The luxury came with a price tag though. When I spotted Marks & Spencers I got excited about finally grabbing the easiest lunch in the world, the good old-fasioned ‘meal deal’. But when I saw the price tag at about £5 I decided to go home and make a sandwich myself. By the time I’d bought a couple of bits and bobs in the supermarket I’d spent nearly a tenner. That was a painful re-adjustment. I realised how lucky I’ve been the last few months – never spending more than a couple of quid on my fruit & veg, liberally getting a 30p beer every time I pass the shop and just ‘treating’ myself to a bought lunch (breaking the bank at under £1 a meal). My life has been incredibly cheap but now it’s like being back in London – scratching my head every time I get on the train wondering where that tenner I put on my Oyster card the other day went (only difference is that it’s an Octopus card here).



I made the best of the good weather. When the wind was blowing from China is was a smoggy affair, but when it came from the sea everything shone under blue skies. I took a boat to Lamma island and spent the afternoon strolling around the mountains.
It wasn’t so long ago that I was passing the ‘Continental Pole of Inaccessibility’ – the mathematical point on Earth furthest from the sea in NW China. Now I had my toes in salt water!

It was time to pick up my visa, but when I arrived it was bad news. ‘Rejected’ said the woman when I went to the pay desk, pointing me over to another window where an equally un-sympathetic woman sat. ‘You’ve been in China too long. You must apply home country’. ‘Too long!? I had a month long visa which I extended once. I haven’t over stayed. You can see my itinerary and all my hotel bookings. I can show you my flight bookings?’ ‘No. Re-apply home country’. That was that then. Shit.

I went to a travel agent down the road but she couldn’t help me – they’d have to send the application through the consulate and there’d be a nice big X next to my name now. I found another travel agent to ask who filled me with a little more optimism – he reckoned I could try again on my other passport and bypass the system. I found it hard to believe that they wouldn’t find my name on the system (I guess I’d have to lie where the application form asks ‘have you ever had a visa application rejected?’) but most importantly was that I’d need to have an entry stamp to Hong Kong on the new passport. Fortunately there was an easy solution to that problem: taking a boat to Macau (a seperate country) 50km away, stamping out and then coming straight back in on my UK passport.

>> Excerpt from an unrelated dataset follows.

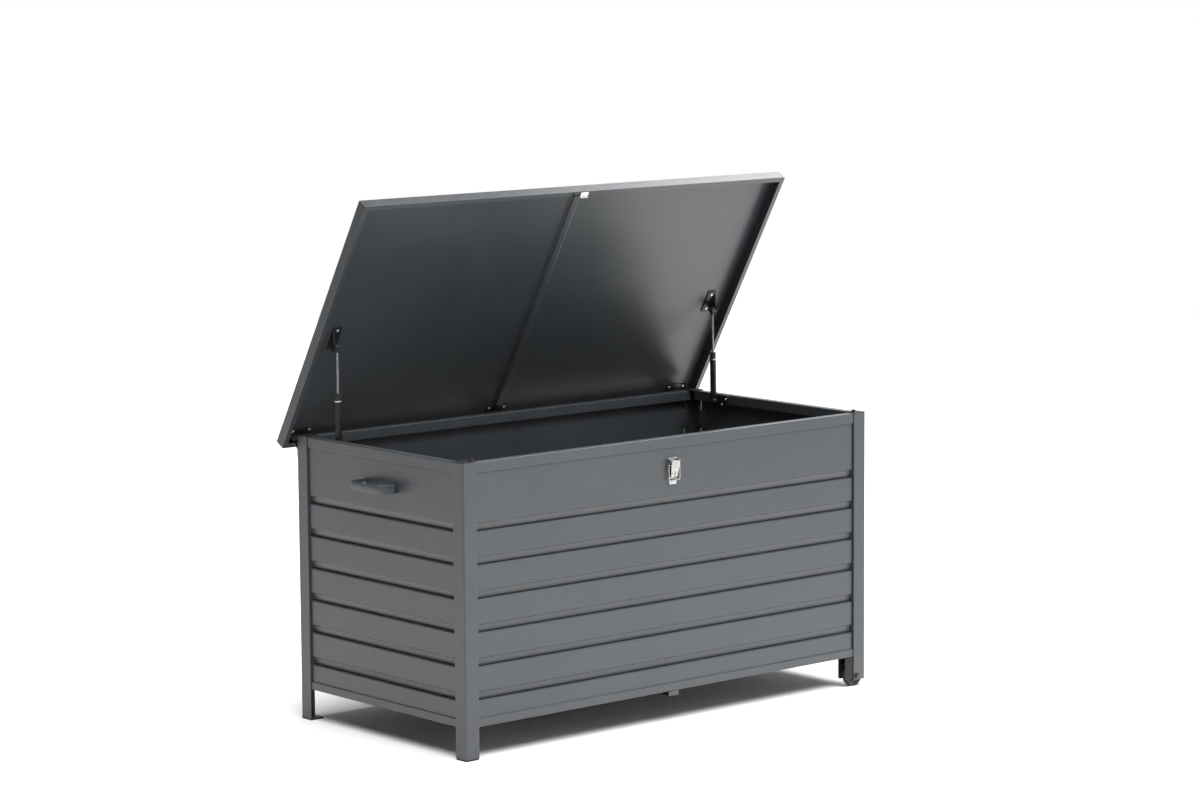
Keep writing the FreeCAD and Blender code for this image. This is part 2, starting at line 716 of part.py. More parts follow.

I tried one last travel agent who’d been recommended to me by another cyclist who’d found herself in a similarly sticky situation. His office was in the place I’d stayed on my last visit – Chungking Mansions. I remembered the place immediately when I arrived, a real hell hole. An Indian guy asked me if I wanted to buy a watch and when I politely declined he offered to sell me cocaine.
The building is crammed with annoying salesmen, from guesthouse owners to mobile phone sellers. I remembered the worst part – waiting for the slowest elevators in the world. I queued up to get in, only to set off the weight limit beeping when I stepped inside. Two African guys pointed that I needed to get out and wait, despite the fact that they’d filled the thing up with boxes and boxes.

The travel agent Mr. Fred reckoned he could sort me out. Had the consulate accepted my initial application it would have cost me 200HKD. Mr Fred’s magic touch would cost me four times the price, but I didn’t have much of a choice if I wanted to see my bicycle again. He asked me to come back in a few hours after he’d made some phone calls to see what he could do.
When I returned he said ‘No problem. Come Tuesday. 90% sure you get visa’. How could he arrange a visa for me when the others couldn’t? I wasn’t convinced and kept my hopes well below 50%, despite what he said.

I had a few nervous days to pass in Hong Kong while I waited over the weekend. Fortunately Jacques and Chloe were happy to have me stay a little longer. I got an email from my Dad with some good news, HMRC had sent me my tax return for last year. I knew I was owed a little, but not £286! When you’re trying to cycle around the world on the cheap that’s the kind of letter dreams are made of. I deserved some good news.


That would pay for this holiday/nightmare and then some. I treated myself to a Kindle as a late Christmas present and tried to enjoy life as a ‘non-cyclist’ whilst formulating a series of back-up plans (that I won’t bore you with) for worst-case visa scenarios.


If I was rejected again I’d need to try again on a new passport, but it would look a bit dodgy if I was recognised as the guy who was in just in the consulate the other day.
I found an easy solution to that… cutting all my hair off. It was about time, anyway. Hanging out with all the trendy Hong Kongers made me realise how stupid I looked.


One evening I went to a swing dancing social/taster session with a Jacques and Chloe. I was crap at the dancing but having a nice pint listening to live music was perfect – the kind of evening I miss most from my life pre-cycling.

The Hong Kongese are a bunch of scaredy-cats. There are warning signs everywhere about the silliest things like ‘how to walk up a mountain’.
On the metro I saw one guy get on and spend about 30 seconds wiping the seat down with a tissue before he would sit down.

I kept my legs in shape by making the most of the hiking opportunities on the outlying islands. One of the stomps we went on over the weekend on Lantau island was my favourite excursion. There is something magical about Hong Kong. A charm that lies in its vibrant contrasts, whether they be Western/Oriental or urban/nature.


On Tuesday I nervously made my way back to Mr Fred’s office. The news was good! Words can’t describe the relief – that had been a stressful affair. God knows how he wrangled it. I think he may have sent the passport over the border to be processed in China, but I’m not sure. Nor do I care.


There was a cheap flight back to Chengdu that evening so I wasted no time in getting back to where I wanted to be.
I can’t wait to be back on that bike!